Exercise details
Reproduce the lines from the one bearing "# Reducer: the" through the one bearing "obj.matrix_parent_inverse = Matrix.Identity(4)", inclusive. Copy them exactly; include no other line.

▬▬▬▬▬▬

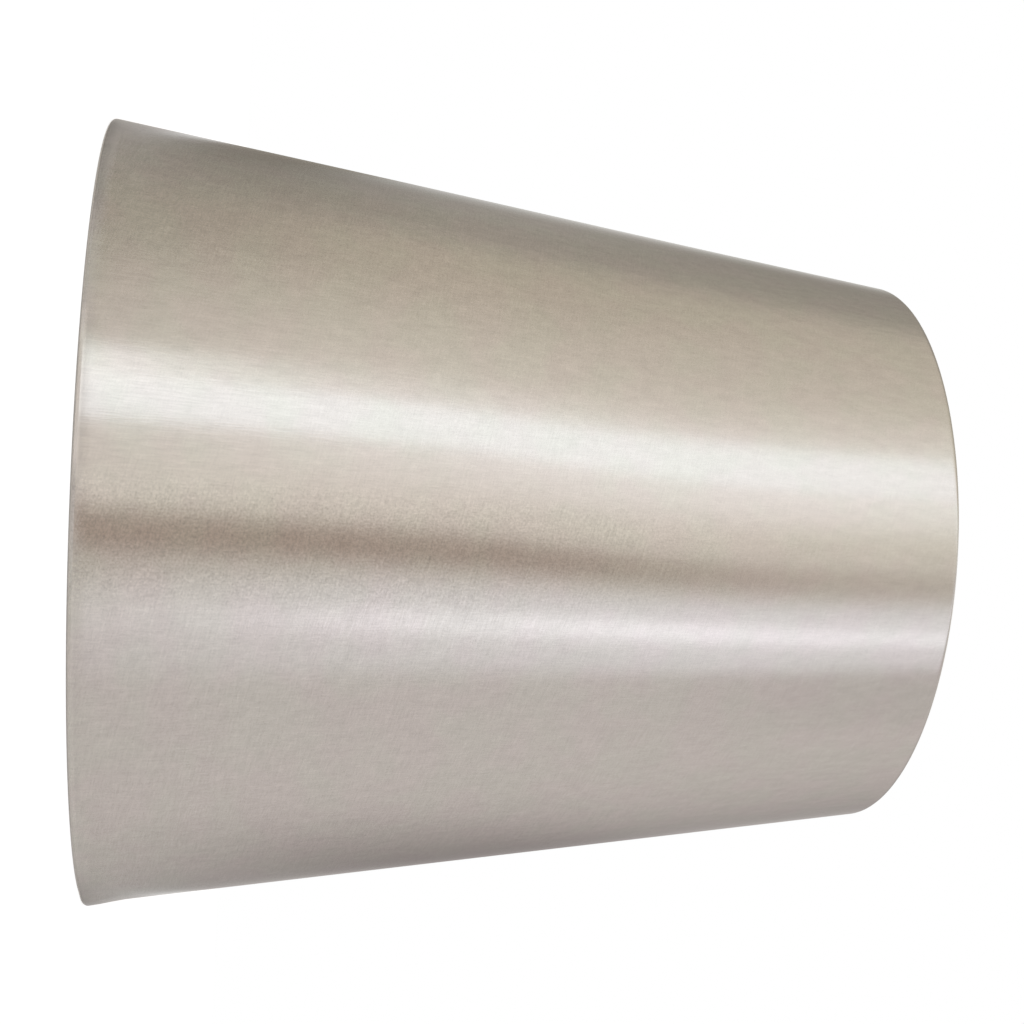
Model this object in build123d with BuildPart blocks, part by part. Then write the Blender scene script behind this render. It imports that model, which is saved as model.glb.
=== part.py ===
from build123d import *
import os

# Concentric pipe reducer: one conical tube wall, cut square at both ends, that is
# butt welded between two tubes of different size.
# Lengths are in millimetres. The axis is +Z, the face of the large end lies on
# Z = 0 and the small end is at the top.

# Driving dimensions
large_diameter = 101.6  # outside, at the large end
small_diameter = 76.2  # outside, at the small end
length = 104.8  # along the axis, from end face to end face
wall = 2.1  # square to the axis, so that both bores meet the tubes' bores
large_end_edge_radius = 0.5  # the outer edge at the large end, brushed round
small_end_edge_radius = 0.8  # the outer edge at the small end, brushed rounder
inner_edge_radius = 0.3  # deburred, at both ends

large_radius = large_diameter / 2
small_radius = small_diameter / 2

os.makedirs("parts", exist_ok=True)

# Reducer: the section of the wall turned about the axis, then its edges rounded
with BuildPart() as reducer:
    with BuildSketch(Plane.XZ) as wall_section:
        with BuildLine() as wall_outline:
            Polyline(
                (large_radius, 0),
                (small_radius, length),
                (small_radius - wall, length),
                (large_radius - wall, 0),
                close=True,
            )
        make_face()
    revolve(axis=Axis.Z)
    large_end, small_end = reducer.faces().filter_by(Axis.Z).sort_by(Axis.Z)
    fillet(large_end.outer_wire().edge(), radius=large_end_edge_radius)
    large_end, small_end = reducer.faces().filter_by(Axis.Z).sort_by(Axis.Z)
    fillet(small_end.outer_wire().edge(), radius=small_end_edge_radius)
    end_faces = reducer.faces().filter_by(Axis.Z)
    fillet([face.inner_wires()[0].edge() for face in end_faces], radius=inner_edge_radius)

reducer.part.label = "reducer"
export_step(reducer.part, "parts/reducer.step")
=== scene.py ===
import math

import bpy
from bpy.props import FloatProperty, FloatVectorProperty, IntProperty, PointerProperty
from mathutils import Matrix, Vector


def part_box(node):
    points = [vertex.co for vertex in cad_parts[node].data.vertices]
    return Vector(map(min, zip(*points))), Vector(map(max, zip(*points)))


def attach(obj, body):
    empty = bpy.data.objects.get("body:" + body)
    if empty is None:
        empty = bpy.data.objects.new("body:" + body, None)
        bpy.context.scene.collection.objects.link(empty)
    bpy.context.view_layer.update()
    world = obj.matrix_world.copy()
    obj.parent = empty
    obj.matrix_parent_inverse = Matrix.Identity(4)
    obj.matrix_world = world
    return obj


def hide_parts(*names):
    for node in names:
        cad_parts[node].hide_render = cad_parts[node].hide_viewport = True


bl_info = {
    "name": "Concentric Pipe Reducer",
    "version": (1, 0, 0),
    "blender": (4, 5, 0),
    "location": "3D View > Sidebar > Reducer",
    "description": "A brushed stainless cone between two tube sizes, with its studio",
    "category": "Add Mesh",
}

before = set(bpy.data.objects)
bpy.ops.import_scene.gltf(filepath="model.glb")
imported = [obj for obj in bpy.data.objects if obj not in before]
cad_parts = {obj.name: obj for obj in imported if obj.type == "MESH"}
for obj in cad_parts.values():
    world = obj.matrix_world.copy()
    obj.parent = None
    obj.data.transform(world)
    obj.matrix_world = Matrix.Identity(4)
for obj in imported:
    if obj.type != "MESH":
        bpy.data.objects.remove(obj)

NODE = "reducer"
BODY = "root"
CAD_LOW, CAD_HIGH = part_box(NODE)
MM = 0.001

# The wall's mesh

ON_RING = 0.02 * MM
MERGED = 0.001 * MM
BEVEL_SEGMENTS = 5
BESIDE_RIM = 0.15 * MM
SMOOTH_ANGLE = math.radians(35)

# Places where rolling left the wall in or out: azimuth, share of the length, shift and reach

PUSHES = (
    (38, 0.27, 0.25 * MM, 44 * MM),
    (-18, 0.27, -0.25 * MM, 44 * MM),
    (38, 0.73, -0.25 * MM, 40 * MM),
    (-18, 0.73, 0.25 * MM, 40 * MM),
)
PUSHED_SPOT = 2 * MM
FLARE_AZIMUTH = -74
FLARE_SHIFT = 0.3 * MM
FLARE_REACH = 5 * MM
FLARED_SPOT = 3 * MM

# The wall's material slots, and the share of each outer edge's radius that deburring reached

OUTSIDE, BORE, END_FACE, RIM = range(4)
LARGE_RIM = 0.4
SMALL_RIM = 0.3
FLAT_FACE = 0.95

# Floor and camera, which was fitted to the photo's outline

FLOOR_RADIUS = 40.0
FLOOR_DROP = 0.00002
SENSOR_WIDTH = 36
LENS = 58.239
LENS_SHIFT = (-0.09795, 0.09538)
CAMERA_PLACE = (0, -0.229588, 0.016412)
CAMERA_FORWARD = (0.04167234, 0.97334526, 0.225527)
CAMERA_RIGHT = (-0.04997704, -0.22340984, 0.97344252)


# Sizes and colours that a user would change


class ReducerSizes(bpy.types.PropertyGroup):
    """Sizes of the cone's wall and of its mesh"""

    large_diameter: FloatProperty(
        name="Large End",
        description="Outside diameter at the large end",
        default=0.1016,
        unit="LENGTH",
    )
    small_diameter: FloatProperty(
        name="Small End",
        description="Outside diameter at the small end",
        default=0.0762,
        unit="LENGTH",
    )
    length: FloatProperty(
        name="Length",
        description="From end face to end face",
        default=CAD_HIGH.z - CAD_LOW.z,
        unit="LENGTH",
    )
    wall: FloatProperty(
        name="Wall",
        description="Thickness, square to the axis",
        default=0.0021,
        unit="LENGTH",
    )
    large_edge: FloatProperty(
        name="Large End's Edge",
        description="Radius of the outer edge at the large end",
        default=0.0005,
        unit="LENGTH",
    )
    small_edge: FloatProperty(
        name="Small End's Edge",
        description="Radius of the outer edge at the small end",
        default=0.0008,
        unit="LENGTH",
    )
    inner_edge: FloatProperty(
        name="Inner Edges",
        description="Radius of the deburred edges of the passage",
        default=0.0003,
        unit="LENGTH",
    )
    segments: IntProperty(
        name="Segments",
        description="Faces round the cone",
        default=384,
        min=64,
    )
    rings: IntProperty(
        name="Rings",
        description="Faces along the outside of the cone",
        default=72,
        min=8,
    )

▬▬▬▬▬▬

Response
# Reducer: the section of the wall turned about the axis, then its edges rounded
with BuildPart() as reducer:
    with BuildSketch(Plane.XZ) as wall_section:
        with BuildLine() as wall_outline:
            Polyline(
                (large_radius, 0),
                (small_radius, length),
                (small_radius - wall, length),
                (large_radius - wall, 0),
                close=True,
            )
        make_face()
    revolve(axis=Axis.Z)
    large_end, small_end = reducer.faces().filter_by(Axis.Z).sort_by(Axis.Z)
    fillet(large_end.outer_wire().edge(), radius=large_end_edge_radius)
    large_end, small_end = reducer.faces().filter_by(Axis.Z).sort_by(Axis.Z)
    fillet(small_end.outer_wire().edge(), radius=small_end_edge_radius)
    end_faces = reducer.faces().filter_by(Axis.Z)
    fillet([face.inner_wires()[0].edge() for face in end_faces], radius=inner_edge_radius)

reducer.part.label = "reducer"
export_step(reducer.part, "parts/reducer.step")
=== scene.py ===
import math

import bpy
from bpy.props import FloatProperty, FloatVectorProperty, IntProperty, PointerProperty
from mathutils import Matrix, Vector


def part_box(node):
    points = [vertex.co for vertex in cad_parts[node].data.vertices]
    return Vector(map(min, zip(*points))), Vector(map(max, zip(*points)))


def attach(obj, body):
    empty = bpy.data.objects.get("body:" + body)
    if empty is None:
        empty = bpy.data.objects.new("body:" + body, None)
        bpy.context.scene.collection.objects.link(empty)
    bpy.context.view_layer.update()
    world = obj.matrix_world.copy()
    obj.parent = empty
    obj.matrix_parent_inverse = Matrix.Identity(4)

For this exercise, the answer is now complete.